* _Data_:
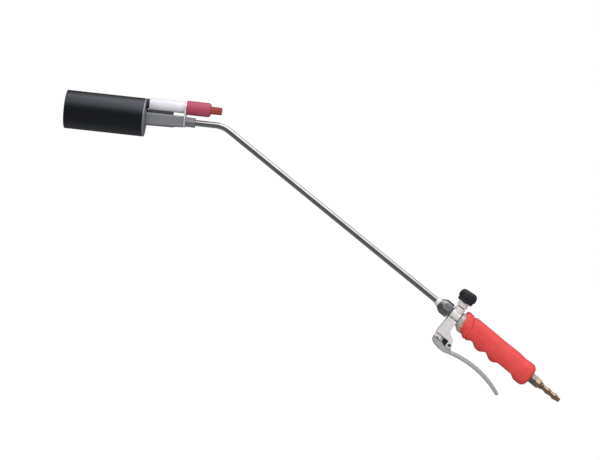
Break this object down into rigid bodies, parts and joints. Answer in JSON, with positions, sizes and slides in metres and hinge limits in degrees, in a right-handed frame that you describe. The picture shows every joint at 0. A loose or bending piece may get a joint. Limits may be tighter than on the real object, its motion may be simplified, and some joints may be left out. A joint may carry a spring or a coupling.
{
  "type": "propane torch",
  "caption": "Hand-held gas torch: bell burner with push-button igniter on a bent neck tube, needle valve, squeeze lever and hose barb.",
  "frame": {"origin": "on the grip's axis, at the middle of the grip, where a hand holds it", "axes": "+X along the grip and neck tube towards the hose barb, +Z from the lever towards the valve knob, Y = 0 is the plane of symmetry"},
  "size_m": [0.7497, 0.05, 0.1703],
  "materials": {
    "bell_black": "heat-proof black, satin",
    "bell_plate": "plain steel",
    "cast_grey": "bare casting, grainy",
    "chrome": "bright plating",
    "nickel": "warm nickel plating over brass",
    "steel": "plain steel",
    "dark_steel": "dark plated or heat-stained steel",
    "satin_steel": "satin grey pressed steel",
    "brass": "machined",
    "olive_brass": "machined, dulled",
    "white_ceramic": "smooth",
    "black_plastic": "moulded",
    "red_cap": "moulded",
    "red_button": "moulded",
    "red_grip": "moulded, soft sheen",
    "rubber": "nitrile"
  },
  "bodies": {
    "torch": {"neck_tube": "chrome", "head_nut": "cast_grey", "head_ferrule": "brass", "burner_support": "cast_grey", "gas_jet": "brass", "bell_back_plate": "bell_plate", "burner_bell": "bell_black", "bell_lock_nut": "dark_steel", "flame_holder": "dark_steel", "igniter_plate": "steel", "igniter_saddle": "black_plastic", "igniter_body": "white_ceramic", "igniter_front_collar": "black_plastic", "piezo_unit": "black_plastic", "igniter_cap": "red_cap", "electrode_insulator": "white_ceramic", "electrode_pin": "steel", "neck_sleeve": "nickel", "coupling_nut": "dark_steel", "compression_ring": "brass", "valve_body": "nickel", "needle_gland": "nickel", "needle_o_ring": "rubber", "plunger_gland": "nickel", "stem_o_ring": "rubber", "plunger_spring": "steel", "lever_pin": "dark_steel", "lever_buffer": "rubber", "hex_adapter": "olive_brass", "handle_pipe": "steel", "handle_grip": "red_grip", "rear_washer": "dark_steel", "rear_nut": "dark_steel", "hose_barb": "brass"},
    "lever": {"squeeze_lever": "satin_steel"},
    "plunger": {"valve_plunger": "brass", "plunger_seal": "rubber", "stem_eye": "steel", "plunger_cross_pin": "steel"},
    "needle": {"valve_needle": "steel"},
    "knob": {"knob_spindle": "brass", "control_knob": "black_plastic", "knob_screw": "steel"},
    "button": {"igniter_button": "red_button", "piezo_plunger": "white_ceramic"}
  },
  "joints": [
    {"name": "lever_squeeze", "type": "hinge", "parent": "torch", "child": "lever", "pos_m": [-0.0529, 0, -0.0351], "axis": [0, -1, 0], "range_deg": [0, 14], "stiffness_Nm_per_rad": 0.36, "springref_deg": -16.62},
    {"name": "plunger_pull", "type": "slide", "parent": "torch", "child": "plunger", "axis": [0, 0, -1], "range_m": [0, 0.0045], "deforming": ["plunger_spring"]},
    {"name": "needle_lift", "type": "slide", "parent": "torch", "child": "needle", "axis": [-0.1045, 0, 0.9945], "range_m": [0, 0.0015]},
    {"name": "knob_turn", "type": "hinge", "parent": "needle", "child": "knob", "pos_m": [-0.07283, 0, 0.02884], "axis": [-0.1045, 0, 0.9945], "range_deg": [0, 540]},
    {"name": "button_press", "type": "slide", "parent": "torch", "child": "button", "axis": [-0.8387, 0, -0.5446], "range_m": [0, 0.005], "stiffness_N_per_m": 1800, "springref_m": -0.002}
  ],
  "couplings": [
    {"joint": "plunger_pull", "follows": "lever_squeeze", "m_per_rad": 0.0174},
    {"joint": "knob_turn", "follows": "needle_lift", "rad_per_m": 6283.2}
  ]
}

* _Directions for this task_: Set down every line of the listing above again, exactly as given.

* _Exercise solution_:
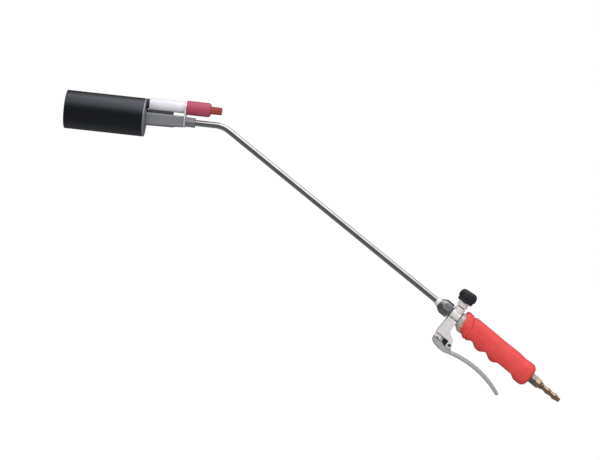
Break this object down into rigid bodies, parts and joints. Answer in JSON, with positions, sizes and slides in metres and hinge limits in degrees, in a right-handed frame that you describe. The picture shows every joint at 0. A loose or bending piece may get a joint. Limits may be tighter than on the real object, its motion may be simplified, and some joints may be left out. A joint may carry a spring or a coupling.
{
  "type": "propane torch",
  "caption": "Hand-held gas torch: bell burner with push-button igniter on a bent neck tube, needle valve, squeeze lever and hose barb.",
  "frame": {"origin": "on the grip's axis, at the middle of the grip, where a hand holds it", "axes": "+X along the grip and neck tube towards the hose barb, +Z from the lever towards the valve knob, Y = 0 is the plane of symmetry"},
  "size_m": [0.7497, 0.05, 0.1703],
  "materials": {
    "bell_black": "heat-proof black, satin",
    "bell_plate": "plain steel",
    "cast_grey": "bare casting, grainy",
    "chrome": "bright plating",
    "nickel": "warm nickel plating over brass",
    "steel": "plain steel",
    "dark_steel": "dark plated or heat-stained steel",
    "satin_steel": "satin grey pressed steel",
    "brass": "machined",
    "olive_brass": "machined, dulled",
    "white_ceramic": "smooth",
    "black_plastic": "moulded",
    "red_cap": "moulded",
    "red_button": "moulded",
    "red_grip": "moulded, soft sheen",
    "rubber": "nitrile"
  },
  "bodies": {
    "torch": {"neck_tube": "chrome", "head_nut": "cast_grey", "head_ferrule": "brass", "burner_support": "cast_grey", "gas_jet": "brass", "bell_back_plate": "bell_plate", "burner_bell": "bell_black", "bell_lock_nut": "dark_steel", "flame_holder": "dark_steel", "igniter_plate": "steel", "igniter_saddle": "black_plastic", "igniter_body": "white_ceramic", "igniter_front_collar": "black_plastic", "piezo_unit": "black_plastic", "igniter_cap": "red_cap", "electrode_insulator": "white_ceramic", "electrode_pin": "steel", "neck_sleeve": "nickel", "coupling_nut": "dark_steel", "compression_ring": "brass", "valve_body": "nickel", "needle_gland": "nickel", "needle_o_ring": "rubber", "plunger_gland": "nickel", "stem_o_ring": "rubber", "plunger_spring": "steel", "lever_pin": "dark_steel", "lever_buffer": "rubber", "hex_adapter": "olive_brass", "handle_pipe": "steel", "handle_grip": "red_grip", "rear_washer": "dark_steel", "rear_nut": "dark_steel", "hose_barb": "brass"},
    "lever": {"squeeze_lever": "satin_steel"},
    "plunger": {"valve_plunger": "brass", "plunger_seal": "rubber", "stem_eye": "steel", "plunger_cross_pin": "steel"},
    "needle": {"valve_needle": "steel"},
    "knob": {"knob_spindle": "brass", "control_knob": "black_plastic", "knob_screw": "steel"},
    "button": {"igniter_button": "red_button", "piezo_plunger": "white_ceramic"}
  },
  "joints": [
    {"name": "lever_squeeze", "type": "hinge", "parent": "torch", "child": "lever", "pos_m": [-0.0529, 0, -0.0351], "axis": [0, -1, 0], "range_deg": [0, 14], "stiffness_Nm_per_rad": 0.36, "springref_deg": -16.62},
    {"name": "plunger_pull", "type": "slide", "parent": "torch", "child": "plunger", "axis": [0, 0, -1], "range_m": [0, 0.0045], "deforming": ["plunger_spring"]},
    {"name": "needle_lift", "type": "slide", "parent": "torch", "child": "needle", "axis": [-0.1045, 0, 0.9945], "range_m": [0, 0.0015]},
    {"name": "knob_turn", "type": "hinge", "parent": "needle", "child": "knob", "pos_m": [-0.07283, 0, 0.02884], "axis": [-0.1045, 0, 0.9945], "range_deg": [0, 540]},
    {"name": "button_press", "type": "slide", "parent": "torch", "child": "button", "axis": [-0.8387, 0, -0.5446], "range_m": [0, 0.005], "stiffness_N_per_m": 1800, "springref_m": -0.002}
  ],
  "couplings": [
    {"joint": "plunger_pull", "follows": "lever_squeeze", "m_per_rad": 0.0174},
    {"joint": "knob_turn", "follows": "needle_lift", "rad_per_m": 6283.2}
  ]
}